# Bathtub Reliners



## BobR (Dec 4, 2005)

Has anyone had experience with bathtub reliners? I have seen displays in shopping malls and they look great but I wonder durable they are and how well the surface holds up?

Thanks
BobR


----------



## mickmar (Dec 14, 2005)

BobR, if you have children I wouldn't recommend one. We had one installed a couple years ago and so far so good. The material is a lot softer than a regular tub, you have to be careful to never use an abrasive cleaner as it will scratch very easily, just a liquid cleaner. Just the wife and I so it still looks like new. We had the old tub refinished, it was guarnteed for 5 years and that is about how long it lasted. The reliner was about $500, Much less expensive than having a new tub installed. Mick.


----------



## BillsCatz (Dec 17, 2005)

MikMar about said it all.  Tub liners are vinyl and scratch easily --can't just scrub them with Comet if stains build up and every tub needs cleaning.  The same can be said for tub refinishing, although it's actually an epoxy coating instead of a vinyl cover.  It's your dime, take your chances.


----------



## BobR (Dec 28, 2005)

Thanks for the tips. That doesn't surprise me at all. Most of the newer houses I see use a vinyl type shower and tub insert. I remodeled a shower with ceramic tile and it has held up quite well. But the grout requires maintenance from time to time. 
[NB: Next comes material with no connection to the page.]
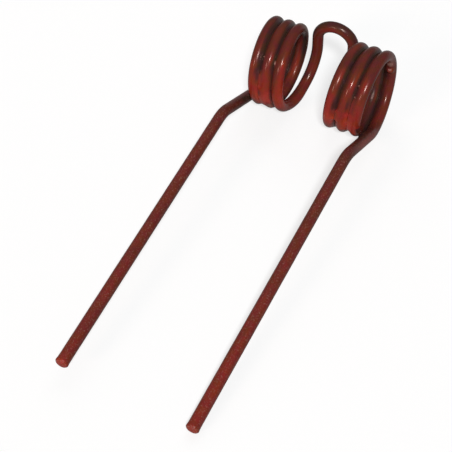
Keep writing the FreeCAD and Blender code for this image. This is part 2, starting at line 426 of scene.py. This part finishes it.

Sounds like the tub liners may do as well as the vinyl products being used in new houses.


----------



## taconick (Feb 12, 2006)

I don't know if you have already done anything with your tub, but I am a comercial installer for a company called Am-Bath, I install bath tub liners and shower surrounds in hotels accross the country, I have done thousands of them. I also occasionally replace ones that we have put in previous and now is time for them to be replaced. Most of the ones that I replace have been in place for 15+ years.  First of all the liners are made out of an acryllic not vinyl. They are very resistant to chips and the like, They do scratch if not cared for properly but so does the fiberglass that they put in new homes now days. However major scratches can be repaired rather painlessly, unlike fiberglass which is very expensive to repair. 
 Our company has franchises that go under the name of ReBath. Our liners are warrantied for 5 years and they give you a list of approved cleaners. 
Another advatage is cost, you can have one of these done 3 or 4 times before you approach the cost of a new tub, or shower surround, that gives you about 30+ years of use out of one tub. Second they don't require a plumber, and the whole replacement can be done in about an hour, (20 minutes if I do it he he he). So there you go. Hope every thing works out for you if you have any questions feel free to ask.


----------



## eclypes2002 (Mar 6, 2007)

but you for to tell them your wall surrounds scrath they do not hold up and you do not warrenty your caulking, that is about a 1/4 inch around, and that when a house settles the ceiling tile peice comes undone i wrked for REBATH as a sales manager, very bad constomer sales response to install. Terrible communication in Everett, Wa Ted Cooper is the owner. We use to have to get customer discounts and give away the product because the install was done inproperly.


----------



## eclypes2002 (Mar 6, 2007)

There is an old phrase and it still holds true today when you look at the cost of a shower install you begin to see that installing the real thing moght be better due to the mark up.
wall surrounds wittch cost $60.00

marked up 1200

new valves $38.00 marked up 600 install.
tub liners 1200.00 for a 60.00 part wow do the math i would go to lowes and purchhase my own and set the tile for the time it takes for the other compant to  set up the install you have just learned how to successfully remodel your bathroom and it really is easy once you have the valve and tub installed they have tob manufactures that have ove 600 tubs for sale you name it just messure and go.plus when you sell your house is it better to have new or refurbished. kind of like having a rebuilt engine its never the same.


----------



## Graham (Mar 10, 2007)

Bob I have had the same people that do the tub replacement install a tub surround. The material is polystyrene and like the responders have said, you can't use abrasive cleaners on it. But, you shouldn't use them on porcelain either. A friend has had a new tub fitted over her old one for 10 years now and it still looks great.
Graham
http://www.shortcuts.ns.ca


----------